A discussion between Mark Farmer, chief executive at Cast Consultancy (author of the industry-recognised 2016 “Modernise of Die” Farmer Review), Lesley Roberts, executive development director at Allsop Letting & Management and Russell Pedley, co-founder and director of Assael Architecture largely focused on some of the more practical issues involved with build to rent management and continued the theme of prioritising good service provision at minimum cost.

  • BTR schemes will inevitably be dual-pronged, focused on capex optimisation and revenue generation. Residual valuation methodology is therefore different to build to sell schemes and it was argued that, with very little “critical mass”, the ability to accurately model the sector still has some way to go.  The challenge, as echoed in the preceding discussions, was that there is very little track record and understanding as to how schemes operate over the mid-long term;
  • From a Net Operating Income (NOI) perspective, design and build decisions should be focused on cost efficiency in conjunction with value creation and quality;
  • It was argued, particularly by architect Russell Pedley, that key ongoing issues such as the turnover (churn) of tenants, changing lifestyle and demographic patterns are not being considered by schemes being bought forward. A 5 year hold strategy will be very different to a 25 year hold, for example;
  • The right design is also fundamental for everyday management of the building in terms of staff wellness and back office functions. Brand and development ethos will be shaped by the personality and cohesiveness of management teams, coupled with the latest leasing and tenant interaction technologies. Attracting the right kind of staff will be essential.  Particularly with larger projects, Pedley also referred to the risk of BTR developments becoming “soulless” and, whilst calls of smaller space standards may make projects look attractive on paper, developers should ensure the appeal factor is regularly maintained and understand that one size does not fit all;
  • As time moves on and the sector matures, data can be used to navigate around the above issues – particularly with regards to behavioural patterns and other intangible factors that can, with varying degrees of accuracy, revert back to the cost-engineering processes.

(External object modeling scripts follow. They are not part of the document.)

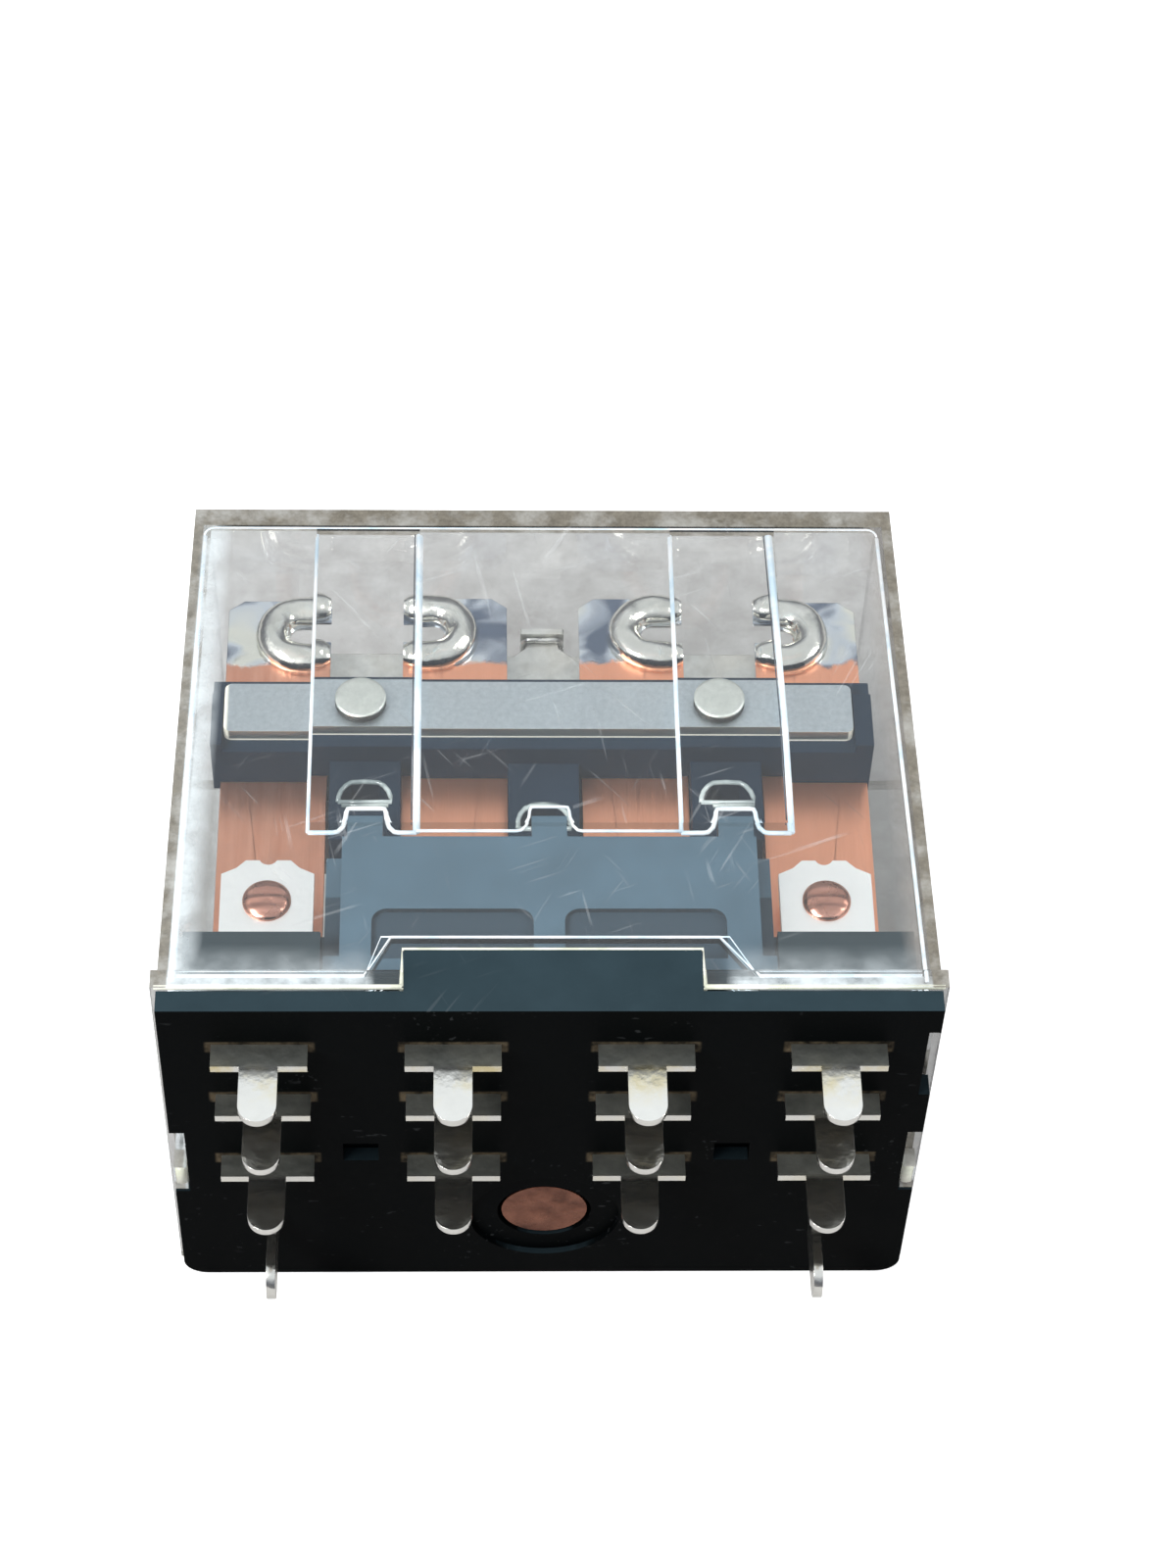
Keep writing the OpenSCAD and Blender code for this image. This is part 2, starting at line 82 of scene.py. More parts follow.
class Tree:
    """A small builder for one material's node tree."""

    def __init__(self, name):
        self.mat = bpy.data.materials.new(name)
        self.mat.use_nodes = True
        self.nt = self.mat.node_tree
        self.nt.nodes.clear()
        self.out = self.nt.nodes.new("ShaderNodeOutputMaterial")

    def node(self, kind, **inputs):
        n = self.nt.nodes.new("ShaderNode" + kind)
        for key, value in inputs.items():
            self.put(n.inputs[key.replace("_", " ")], value)
        return n

    def put(self, socket, value):
        if hasattr(value, "is_linked"):
            self.nt.links.new(value, socket)
        else:
            socket.default_value = value

    def coords(self, scale=(1, 1, 1), turn=0.0):
        point = self.node("TexCoord").outputs["Object"]
        if turn:
            spin = self.node("Mapping", Vector=point)
            spin.inputs["Rotation"].default_value = (0, 0, turn)
            point = spin.outputs[0]
        m = self.node("Mapping", Vector=point)
        m.inputs["Scale"].default_value = scale
        return m.outputs[0]

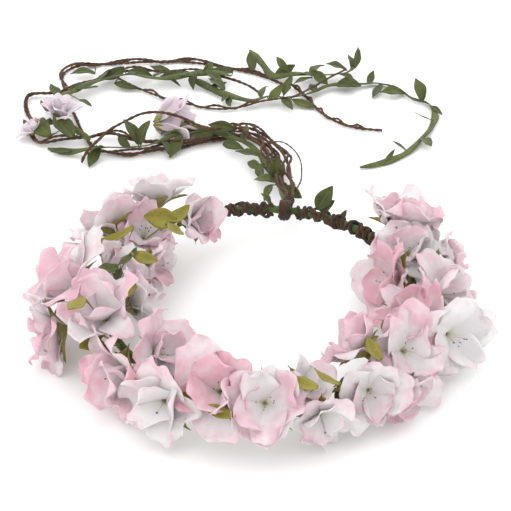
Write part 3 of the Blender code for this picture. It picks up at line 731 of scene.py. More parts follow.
def make_piece(name, points, faces, material, uv=None, values=None):
    """Mesh object at the origin, shaded smooth, with a UV for each point and named values for each point."""
    mesh = bpy.data.meshes.new(name)
    mesh.from_pydata([tuple(point) for point in points], [], [tuple(face) for face in faces])
    if uv is not None:
        layer = mesh.uv_layers.new(name="UVMap")
        corners = np.empty(len(mesh.loops), np.int32)
        mesh.loops.foreach_get("vertex_index", corners)
        layer.data.foreach_set("uv", np.asarray(uv, np.float32)[corners].ravel())
    for label, numbers in (values or {}).items():
        store = mesh.attributes.new(label, "FLOAT", "POINT")
        store.data.foreach_set("value", np.asarray(numbers, np.float32))
    mesh.shade_smooth()
    mesh.materials.append(finish(material))
    obj = bpy.data.objects.new(name, mesh)
    bpy.context.scene.collection.objects.link(obj)
    return obj


def grid_faces(rows, columns, first=0):
    """Faces of a grid of points numbered row by row."""
    faces = []
    for row in range(rows - 1):
        for column in range(columns - 1):
            corner = first + row * columns + column
            faces.append((corner, corner + 1, corner + columns + 1, corner + columns))
    return faces


def wall(obj, thickness):
    """Thickens a sheet evenly to both sides."""
    solid = obj.modifiers.new("wall", "SOLIDIFY")
    solid.thickness = thickness
    solid.offset = 0.0
    return obj


def recalculated(obj):
    """Turns all faces of a closed mesh outwards."""
    work = bmesh.new()
    work.from_mesh(obj.data)
    bmesh.ops.recalc_face_normals(work, faces=work.faces)
    work.to_mesh(obj.data)
    work.free()
    return obj


def lift_clear(obj):
    """Keeps a thin piece above the plane that the crown lies on, pressing what is lower up against it."""
    for vert in obj.data.vertices:
        if vert.co.z < FLOOR_CLEAR:
            vert.co.z = FLOOR_CLEAR + (FLOOR_CLEAR - vert.co.z) * DIP_LEFT
    return obj


def runs_along(points):
    """Distance along a path at each of its points."""
    runs = [0.0]
    for first, second in zip(points, points[1:]):
        runs.append(runs[-1] + (second - first).length)
    return runs


def length_of(points):
    """Length along a path."""
    return runs_along(points)[-1]


def smooth_route(points, step):
    """Evenly spaced points on a smooth curve through a route's own points."""
    ends = [points[0] * 2 - points[1]] + points + [points[-1] * 2 - points[-2]]
    fine = []
    for before, start, stop, after in zip(ends, ends[1:], ends[2:], ends[3:]):
        for part in range(ROUTE_PARTS):
            t = part / ROUTE_PARTS
            fine.append(0.5 * (2 * start + (stop - before) * t
                               + (2 * before - 5 * start + 4 * stop - after) * t ** 2
                               + (3 * start - before - 3 * stop + after) * t ** 3))
    fine.append(points[-1])
    runs = runs_along(fine)
    count = max(2, round(runs[-1] / step))
    result = []
    part = 0
    for index in range(count + 1):
        target = runs[-1] * index / count
        while part < len(fine) - 2 and runs[part + 1] < target:
            part += 1
        share = (target - runs[part]) / (runs[part + 1] - runs[part])
        result.append(fine[part].lerp(fine[part + 1], min(1.0, share)))
    return result


def behind_hoop(spot):
    """Point of the tail, from its millimetres sideways, behind the hoop's centreline and up."""
    return Vector(spot) / 1000 + Vector((0.0, HOOP_RADIUS, 0.0))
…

There will indeed be different PRS sub-sectors and varying scheme configurations / amenity provision based on specific target markets;
  • As a thought leader on the topic of modern methods of construction (MMC), Mark Farmer raised the question of modular and prefabricated methodologies being introduced into the sector, as has increasingly been the case in student schemes. Citing the example of pod and other modular approaches, whilst the potential efficiencies to be gained should certainly not be understated, many of new building methodologies are at the embryonic stages of development.  Building Information Modelling (BIM) was also mentioned as a means of gaining more accurate costings data.


“The Different Approaches to Build to Rent

Chaired by Sharon Quinland, managing director, Real Estate London at Barclays, one of the last discussions of the day bought together a group of active Build to Let developers – namely Mark Allnutt, managing director at UK Multifamily Greystar; Johnny Caddick, managing director at Moda Living; Lesley Chan Davison, portfolio and corporate finance executive at Delancey and David Cowans, group chief executive at Places for People.  Some of the challenges and opportunities of the sector were discussed:

  • Build to rent is at a similar stage where the student market was 10 years ago, building momentum and finding its own path. Governments are unlikely to make things happen for the sector but should be willing and able to create appropriate frameworks to ensure sustainable growth;
  • Within London and other larger conurbations, there will be an increasing need to cater to all incomes without compromising on quality standards. Labelling units as “affordable” is not always helpful – for example Lesley Chan stated how there are 8 tiers of income requirements in the up-and-coming Delancey schemes;
  • The challenge in catering to different income groups will be ensuring that projects commercially viable. The consensus was that scale would be key and Mark Allnutt of Greystar also mentioned a West London project in partnership with the local council.  There are also potential overlaps with shared ownership and rent-to-own models;
  • Other indicators of good scheme outcomes will be location, site purchasing at the right time in the property cycle, long-term retention (lower churn) and ensuring that there is income certainty / minimal rental elasticity;
  • Competition for sites with both build to sell and build to rent developers moving forward is expected to increase. It was also noted that with BTR schemes outside of London, there is a lot of pressure and challenging in establishing capital values;
  • David Cowans of Places for Peoples explained how building infrastructure on hypothecated sites prior to housing enables projects to be eased into the community structure, overcomes a number of NIMBY-led issues. This option is, however, only available for larger and well-capitalised developers and those that can afford to be flexible with regards to delayed build-out;
  • With regards to financing, the institutional investment momentum looks set to continue and the Middle East is also finding UK BTR interesting – particularly with the discount on the pound to the dollar.  RPI-indexed income is not the only component of the business model and BTR looks set to uniquely benefit from design-build-operate blended long-term yields / returns.


These write ups and ongoing research are brought in line with the ongoing land finding and promotion work of PS Development Services.